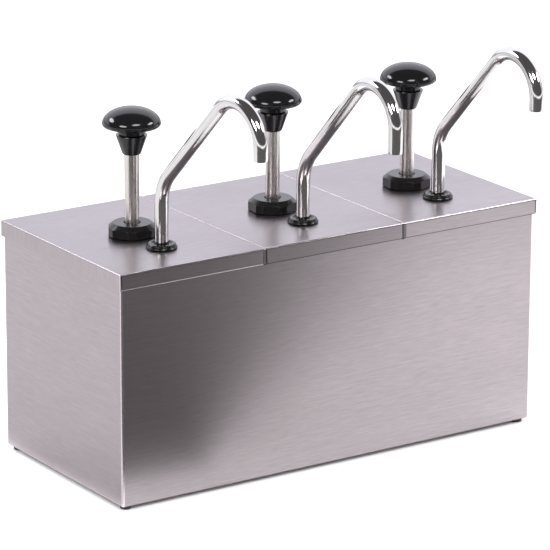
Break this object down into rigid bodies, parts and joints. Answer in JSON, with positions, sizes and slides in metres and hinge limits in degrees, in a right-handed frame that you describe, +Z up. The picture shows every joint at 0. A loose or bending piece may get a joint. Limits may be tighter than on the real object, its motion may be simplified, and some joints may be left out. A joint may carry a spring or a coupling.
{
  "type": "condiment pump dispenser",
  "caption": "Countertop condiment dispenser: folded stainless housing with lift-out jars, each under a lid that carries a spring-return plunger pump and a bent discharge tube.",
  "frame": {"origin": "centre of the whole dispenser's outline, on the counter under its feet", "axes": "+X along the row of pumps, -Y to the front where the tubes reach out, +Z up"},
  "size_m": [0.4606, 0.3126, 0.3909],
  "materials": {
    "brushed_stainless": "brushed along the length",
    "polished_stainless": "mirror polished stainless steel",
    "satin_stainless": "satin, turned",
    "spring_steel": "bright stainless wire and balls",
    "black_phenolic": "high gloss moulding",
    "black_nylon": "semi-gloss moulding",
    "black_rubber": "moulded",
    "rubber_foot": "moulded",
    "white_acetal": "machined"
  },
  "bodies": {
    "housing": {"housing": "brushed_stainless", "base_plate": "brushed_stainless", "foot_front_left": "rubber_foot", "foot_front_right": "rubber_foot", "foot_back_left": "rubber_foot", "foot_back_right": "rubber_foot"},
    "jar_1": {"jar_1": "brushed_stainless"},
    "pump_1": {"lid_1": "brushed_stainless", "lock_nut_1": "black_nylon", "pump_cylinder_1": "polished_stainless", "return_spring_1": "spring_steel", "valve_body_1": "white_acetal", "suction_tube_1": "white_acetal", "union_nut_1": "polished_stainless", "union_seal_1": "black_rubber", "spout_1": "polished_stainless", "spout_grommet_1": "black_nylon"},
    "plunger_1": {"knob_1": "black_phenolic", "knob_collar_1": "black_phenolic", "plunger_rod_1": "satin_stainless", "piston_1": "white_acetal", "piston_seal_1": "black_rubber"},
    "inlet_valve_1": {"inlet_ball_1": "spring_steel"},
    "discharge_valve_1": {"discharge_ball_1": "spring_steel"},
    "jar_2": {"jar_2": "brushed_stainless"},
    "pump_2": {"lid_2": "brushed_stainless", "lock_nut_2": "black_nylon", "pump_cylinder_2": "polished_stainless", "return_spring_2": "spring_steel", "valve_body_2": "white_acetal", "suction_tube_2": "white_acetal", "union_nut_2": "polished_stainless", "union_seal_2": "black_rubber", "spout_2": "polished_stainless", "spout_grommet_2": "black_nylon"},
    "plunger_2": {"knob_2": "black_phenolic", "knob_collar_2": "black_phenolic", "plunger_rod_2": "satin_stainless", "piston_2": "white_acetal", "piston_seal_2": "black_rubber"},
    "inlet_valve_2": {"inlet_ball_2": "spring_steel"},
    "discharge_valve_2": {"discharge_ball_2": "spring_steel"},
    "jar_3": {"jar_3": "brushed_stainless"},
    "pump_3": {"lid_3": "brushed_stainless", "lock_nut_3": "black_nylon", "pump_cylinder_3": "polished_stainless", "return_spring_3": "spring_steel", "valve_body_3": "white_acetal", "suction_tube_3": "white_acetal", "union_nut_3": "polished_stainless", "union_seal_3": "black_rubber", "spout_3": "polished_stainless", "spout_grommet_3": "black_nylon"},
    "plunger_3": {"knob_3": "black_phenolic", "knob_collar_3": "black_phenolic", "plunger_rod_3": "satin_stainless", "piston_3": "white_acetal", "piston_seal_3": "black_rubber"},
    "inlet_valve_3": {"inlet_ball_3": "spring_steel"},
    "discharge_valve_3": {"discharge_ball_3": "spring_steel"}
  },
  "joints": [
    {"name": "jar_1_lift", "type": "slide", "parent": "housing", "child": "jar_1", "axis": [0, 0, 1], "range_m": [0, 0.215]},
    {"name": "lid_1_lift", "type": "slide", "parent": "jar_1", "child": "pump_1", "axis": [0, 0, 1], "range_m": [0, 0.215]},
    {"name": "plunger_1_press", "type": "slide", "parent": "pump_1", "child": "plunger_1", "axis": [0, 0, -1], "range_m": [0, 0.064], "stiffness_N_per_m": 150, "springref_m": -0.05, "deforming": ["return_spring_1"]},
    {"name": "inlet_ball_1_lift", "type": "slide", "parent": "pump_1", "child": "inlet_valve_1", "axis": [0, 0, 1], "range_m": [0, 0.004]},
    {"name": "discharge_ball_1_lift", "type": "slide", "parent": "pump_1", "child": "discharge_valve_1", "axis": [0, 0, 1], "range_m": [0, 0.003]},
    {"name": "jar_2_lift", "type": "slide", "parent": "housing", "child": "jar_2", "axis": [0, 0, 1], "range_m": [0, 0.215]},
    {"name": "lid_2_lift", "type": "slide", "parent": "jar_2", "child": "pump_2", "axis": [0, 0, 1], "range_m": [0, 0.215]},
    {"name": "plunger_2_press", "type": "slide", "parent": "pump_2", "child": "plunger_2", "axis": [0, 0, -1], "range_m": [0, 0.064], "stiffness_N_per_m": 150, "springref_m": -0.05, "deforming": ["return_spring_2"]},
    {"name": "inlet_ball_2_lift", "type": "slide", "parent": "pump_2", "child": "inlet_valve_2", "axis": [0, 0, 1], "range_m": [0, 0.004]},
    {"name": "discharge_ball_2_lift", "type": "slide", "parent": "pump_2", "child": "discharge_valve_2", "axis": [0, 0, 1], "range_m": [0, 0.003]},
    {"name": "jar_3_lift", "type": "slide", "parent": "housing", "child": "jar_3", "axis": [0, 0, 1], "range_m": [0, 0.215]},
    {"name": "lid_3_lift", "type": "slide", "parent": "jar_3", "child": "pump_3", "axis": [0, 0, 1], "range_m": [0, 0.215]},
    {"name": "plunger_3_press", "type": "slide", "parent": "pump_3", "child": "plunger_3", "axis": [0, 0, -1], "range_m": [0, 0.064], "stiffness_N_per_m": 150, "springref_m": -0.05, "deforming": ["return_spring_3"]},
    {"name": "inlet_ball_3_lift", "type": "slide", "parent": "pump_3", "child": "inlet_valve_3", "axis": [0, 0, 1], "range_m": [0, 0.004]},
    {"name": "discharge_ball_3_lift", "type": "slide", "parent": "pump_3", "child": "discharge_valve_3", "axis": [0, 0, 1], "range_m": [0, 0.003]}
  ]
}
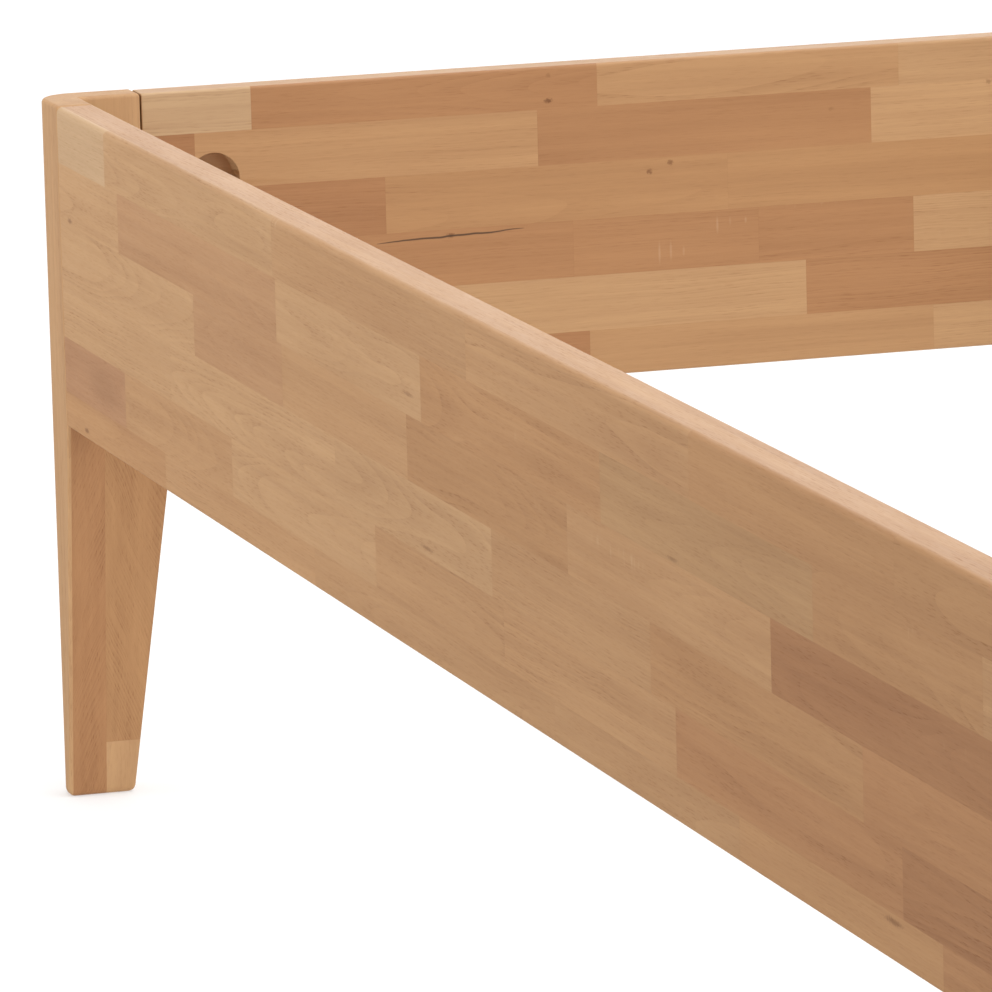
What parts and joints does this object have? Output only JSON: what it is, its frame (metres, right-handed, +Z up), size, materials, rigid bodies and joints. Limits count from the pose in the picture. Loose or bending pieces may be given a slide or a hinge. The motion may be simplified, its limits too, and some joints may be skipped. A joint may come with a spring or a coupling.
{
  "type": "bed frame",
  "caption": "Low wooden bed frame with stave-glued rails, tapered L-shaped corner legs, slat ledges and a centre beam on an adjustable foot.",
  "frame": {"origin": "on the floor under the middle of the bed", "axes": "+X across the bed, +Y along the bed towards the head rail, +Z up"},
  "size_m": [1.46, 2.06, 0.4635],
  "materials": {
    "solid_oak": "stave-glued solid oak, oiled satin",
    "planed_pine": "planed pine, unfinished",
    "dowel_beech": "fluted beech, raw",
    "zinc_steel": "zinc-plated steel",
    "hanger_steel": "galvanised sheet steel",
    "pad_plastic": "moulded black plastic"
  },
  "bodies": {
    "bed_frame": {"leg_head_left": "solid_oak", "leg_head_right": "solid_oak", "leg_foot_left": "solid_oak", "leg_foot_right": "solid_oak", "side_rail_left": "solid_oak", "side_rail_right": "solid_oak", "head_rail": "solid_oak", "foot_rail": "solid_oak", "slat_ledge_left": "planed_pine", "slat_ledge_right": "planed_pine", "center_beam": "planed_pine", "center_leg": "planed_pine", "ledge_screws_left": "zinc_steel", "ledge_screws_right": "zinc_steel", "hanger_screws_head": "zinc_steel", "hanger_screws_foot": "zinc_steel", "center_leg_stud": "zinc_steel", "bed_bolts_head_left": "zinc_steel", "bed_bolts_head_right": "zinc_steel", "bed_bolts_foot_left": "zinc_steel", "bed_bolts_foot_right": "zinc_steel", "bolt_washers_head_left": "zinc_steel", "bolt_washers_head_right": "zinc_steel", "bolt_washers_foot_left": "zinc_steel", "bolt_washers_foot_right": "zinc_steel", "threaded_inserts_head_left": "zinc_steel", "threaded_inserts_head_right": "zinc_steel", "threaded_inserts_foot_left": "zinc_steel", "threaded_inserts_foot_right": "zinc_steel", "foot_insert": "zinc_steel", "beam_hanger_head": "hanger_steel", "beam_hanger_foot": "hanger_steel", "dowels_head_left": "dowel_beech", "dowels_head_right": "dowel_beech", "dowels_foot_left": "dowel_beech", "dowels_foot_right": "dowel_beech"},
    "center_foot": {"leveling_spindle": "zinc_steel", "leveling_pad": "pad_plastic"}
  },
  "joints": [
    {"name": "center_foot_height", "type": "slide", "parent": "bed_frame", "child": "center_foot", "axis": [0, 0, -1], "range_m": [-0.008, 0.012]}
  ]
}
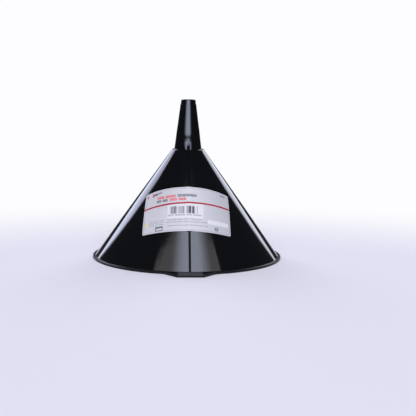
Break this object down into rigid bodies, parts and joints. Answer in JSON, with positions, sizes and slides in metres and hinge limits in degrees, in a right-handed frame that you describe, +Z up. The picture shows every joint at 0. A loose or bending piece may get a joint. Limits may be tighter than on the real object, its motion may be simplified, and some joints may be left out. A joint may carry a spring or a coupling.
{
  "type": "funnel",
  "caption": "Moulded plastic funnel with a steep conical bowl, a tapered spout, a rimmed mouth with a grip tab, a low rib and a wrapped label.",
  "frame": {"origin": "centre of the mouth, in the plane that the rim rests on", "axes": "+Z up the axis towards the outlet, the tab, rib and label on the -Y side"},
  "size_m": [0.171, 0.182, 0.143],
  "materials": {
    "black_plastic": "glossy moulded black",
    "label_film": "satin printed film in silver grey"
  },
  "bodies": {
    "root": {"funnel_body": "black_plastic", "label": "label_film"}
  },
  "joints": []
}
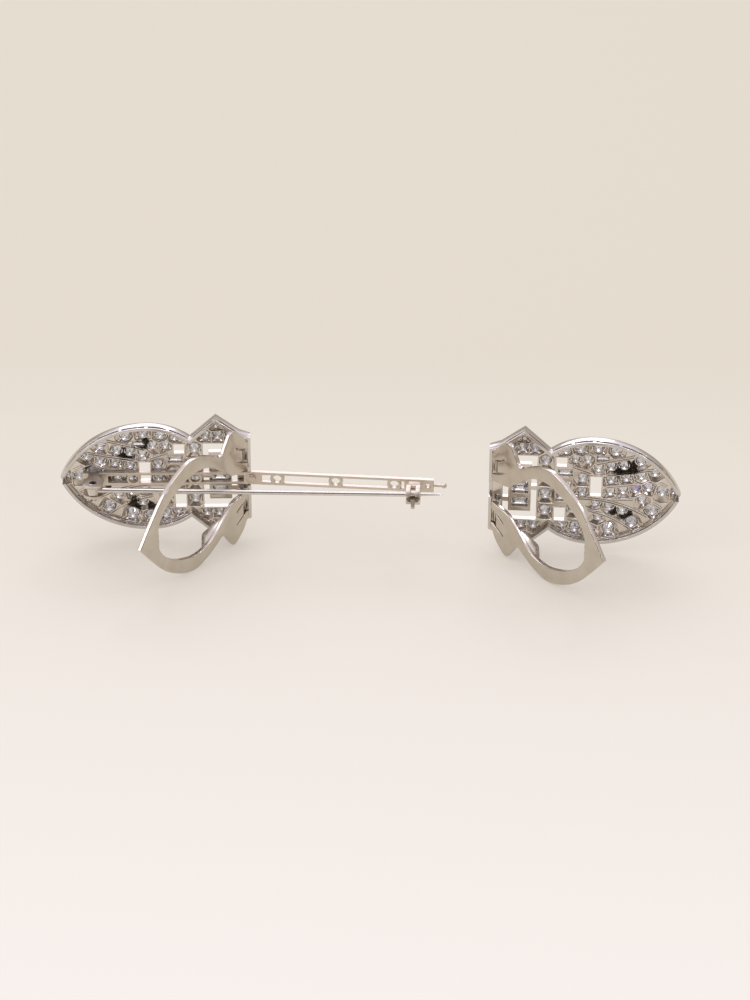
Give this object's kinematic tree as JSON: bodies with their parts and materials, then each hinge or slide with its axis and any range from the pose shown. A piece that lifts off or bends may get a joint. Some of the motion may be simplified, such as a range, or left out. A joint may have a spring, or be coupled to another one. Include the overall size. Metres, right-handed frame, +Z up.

****************************************

* _Exercise task_
Identify the lines above with the word "from". Copy them.

* _Full answer_
What parts and joints does this object have? Output only JSON: what it is, its frame (metres, right-handed, +Z up), size, materials, rigid bodies and joints. Limits count from the pose in the picture. Loose or bending pieces may be given a slide or a hinge. The motion may be simplified, its limits too, and some joints may be skipped. A joint may come with a spring or a coupling.
Give this object's kinematic tree as JSON: bodies with their parts and materials, then each hinge or slide with its axis and any range from the pose shown. A piece that lifts off or bends may get a joint. Some of the motion may be simplified, such as a range, or left out. A joint may have a spring, or be coupled to another one. Include the overall size. Metres, right-handed frame, +Z up.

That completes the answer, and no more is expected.